Christmas gift-giving as we know it really started in the 19th-century Victorian era. We can thank the Victorians for starting or reviving many familiar holiday traditions: the Christmas tree, Christmas cards, caroling, Santa Claus. And while the Victorians fashioned the jolly old elf as the ultimate gift-giver, they also turned the act of giving gifts into an art. Handmade presents crafted to suit the recipients were viewed as true measures of friendship and love.

"An article that one makes is certainly a more complimentary gift than one bought, for we weave with every stitch sweet wishes for the recipient that untold gold cannot purchase," wrote a magazine editor in 1890. And so children and their parents pored over publications like Godey's Lady's Book and Harper's Bazaar to find instructions and patterns for making just the right gifts for each of their loved ones.

But the notion of personalized, handcrafted presents waned as department stores began to advertise delicate dolls, train sets, and other "perfect gifts" that could not be duplicated at home. Ladies' Home Journal in 1903 rattled off a list of gift ideas to buy for everyone from sons and daughters to policemen and "washerwomen." But not everyone got caught up in the holiday madness. Some religious leaders and writers warned that the increasing demand for expensive presents was causing people to lose sight of the true meaning of the holiday.

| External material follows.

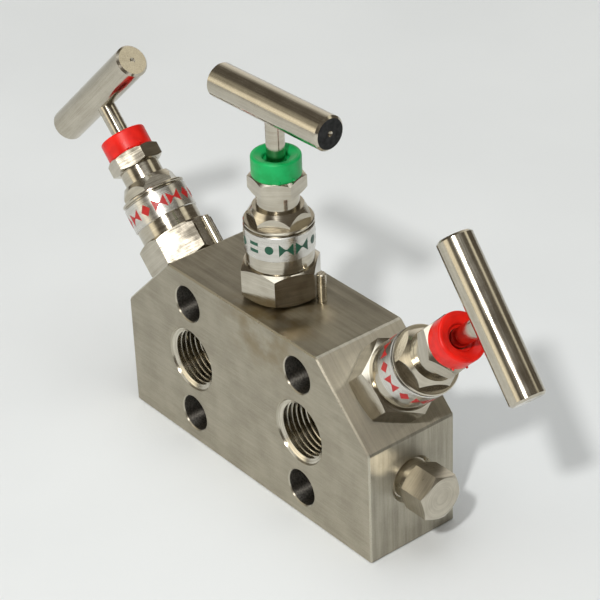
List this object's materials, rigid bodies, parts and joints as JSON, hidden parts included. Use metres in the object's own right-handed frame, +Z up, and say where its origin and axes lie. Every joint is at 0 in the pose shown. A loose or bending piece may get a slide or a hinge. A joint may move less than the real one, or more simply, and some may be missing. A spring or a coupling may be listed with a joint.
{
  "type": "three-valve instrument manifold",
  "caption": "Steel instrument manifold with threaded process ports, flange bolt holes, plugged ends, and needle-valve heads with T-bar handles and coloured dust caps.",
  "frame": {"origin": "centre of the body's flat bottom face", "axes": "+X along the body's length, +Y out of the instrument face, +Z up along the equalising valve"},
  "size_m": [0.2266, 0.0336, 0.131],
  "materials": {
    "body_steel": "ground and brushed stainless steel, warm grey",
    "plug_steel": "machined stainless steel",
    "turned_steel": "bright turned stainless steel",
    "sleeve_steel": "satin stainless band with painted marks",
    "handle_steel": "satin-polished stainless bar",
    "stem_steel": "polished stainless rod",
    "needle_steel": "hardened stainless steel",
    "pin_steel": "plain steel pin",
    "seal_metal": "soft metal seal ring",
    "seal_white": "white PTFE",
    "packing": "PTFE packing",
    "cap_green": "green moulded plastic",
    "cap_red": "red moulded plastic"
  },
  "bodies": {
    "root": {"manifold_body": "body_steel", "end_plug_left": "plug_steel", "instrument_seal_ring_left": "seal_white", "end_plug_right": "plug_steel", "instrument_seal_ring_right": "seal_white", "equalise_bonnet": "turned_steel", "equalise_bonnet_seal": "seal_metal", "equalise_label_sleeve": "sleeve_steel", "equalise_packing_washer": "turned_steel", "equalise_packing_ring_lower": "packing", "equalise_packing_ring_upper": "packing", "equalise_thrust_ring": "turned_steel", "equalise_lock_nut": "turned_steel", "equalise_gland_adjuster": "turned_steel", "equalise_dust_cap": "cap_green", "equalise_lock_pin": "pin_steel", "isolate_left_bonnet": "turned_steel", "isolate_left_bonnet_seal": "seal_metal", "isolate_left_label_sleeve": "sleeve_steel", "isolate_left_packing_washer": "turned_steel", "isolate_left_packing_ring_lower": "packing", "isolate_left_packing_ring_upper": "packing", "isolate_left_thrust_ring": "turned_steel", "isolate_left_lock_nut": "turned_steel", "isolate_left_gland_adjuster": "turned_steel", "isolate_left_dust_cap": "cap_red", "isolate_left_lock_pin": "pin_steel", "isolate_right_bonnet": "turned_steel", "isolate_right_bonnet_seal": "seal_metal", "isolate_right_label_sleeve": "sleeve_steel", "isolate_right_packing_washer": "turned_steel", "isolate_right_packing_ring_lower": "packing", "isolate_right_packing_ring_upper": "packing", "isolate_right_thrust_ring": "turned_steel", "isolate_right_lock_nut": "turned_steel", "isolate_right_gland_adjuster": "turned_steel", "isolate_right_dust_cap": "cap_red", "isolate_right_lock_pin": "pin_steel"},
    "equalise_needle": {"equalise_needle_tip": "needle_steel"},
    "equalise_handle": {"equalise_stem": "stem_steel", "equalise_t_bar": "handle_steel"},
    "isolate_left_needle": {"isolate_left_needle_tip": "needle_steel"},
    "isolate_left_handle": {"isolate_left_stem": "stem_steel", "isolate_left_t_bar": "handle_steel"},
    "isolate_right_needle": {"isolate_right_needle_tip": "needle_steel"},
    "isolate_right_handle": {"isolate_right_stem": "stem_steel", "isolate_right_t_bar": "handle_steel"}
  },
  "joints": [
    {"name": "equalise_lift", "type": "slide", "parent": "root", "child": "equalise_needle", "axis": [0, 0, 1], "range_m": [0, 0.0045]},
    {"name": "equalise_turn", "type": "hinge", "parent": "equalise_needle", "child": "equalise_handle", "pos_m": [0, 0, 0.0625], "axis": [0, 0, 1], "range_deg": [0, 1620]},
    {"name": "isolate_left_lift", "type": "slide", "parent": "root", "child": "isolate_left_needle", "axis": [-0.7071, 0, 0.7071], "range_m": [0, 0.0045]},
    {"name": "isolate_left_turn", "type": "hinge", "parent": "isolate_left_needle", "child": "isolate_left_handle", "pos_m": [-0.0479, 0, 0.0509], "axis": [-0.7071, 0, 0.7071], "range_deg": [0, 1620]},
    {"name": "isolate_right_lift", "type": "slide", "parent": "root", "child": "isolate_right_needle", "axis": [0.7071, 0, 0.7071], "range_m": [0, 0.0045]},
    {"name": "isolate_right_turn", "type": "hinge", "parent": "isolate_right_needle", "child": "isolate_right_handle", "pos_m": [0.0479, 0, 0.0509], "axis": [0.7071, 0, 0.7071], "range_deg": [0, 1620]}
  ],
  "couplings": [
    {"joint": "equalise_lift", "follows": "equalise_turn", "m_per_rad": 0.00015915},
    {"joint": "isolate_left_lift", "follows": "isolate_left_turn", "m_per_rad": 0.00015915},
    {"joint": "isolate_right_lift", "follows": "isolate_right_turn", "m_per_rad": 0.00015915}
  ]
}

Hmmm, that sounds familiar, doesn't it? A century later, stores are stocking ornaments and tinsel as early as October. You can't turn on the TV or open the mailbox without being inundated with advertisements and catalogs touting after-Thanksgiving sales and free gift-wrapping. The frenzy can be fun at first, but, at least for me, it always turns out to be more stressful than satisfying.

Well, the Victorians got us into this mess, and they can get us out, too. This could be the perfect year for returning to their original idea of presenting our friends and family with personal handmade gifts. Now I'm not suggesting that you embroider a pair of slippers or carve wooden animals like the Victorians did--unless you happen to be skilled in one of those areas. But a simple present made by your own hands can still have more lasting meaning than the store-bought variety. In this issue's Easy Does It department, pg. 54, Patty Roper offers 15 surprisingly easy ways to show someone you care. For many of them, the only cost is your time.

I'd tell you which ones I'm planning on giving this year, but I don't want to spoil the surprise. I will assure you that I won't be partaking in that other Victorian Christmas custom--the one that involves spending weeks preparing an eight-course feast with dishes like sweetbread pate, woodcock pie, and plum pudding. Some traditions, after all, are better left in the past.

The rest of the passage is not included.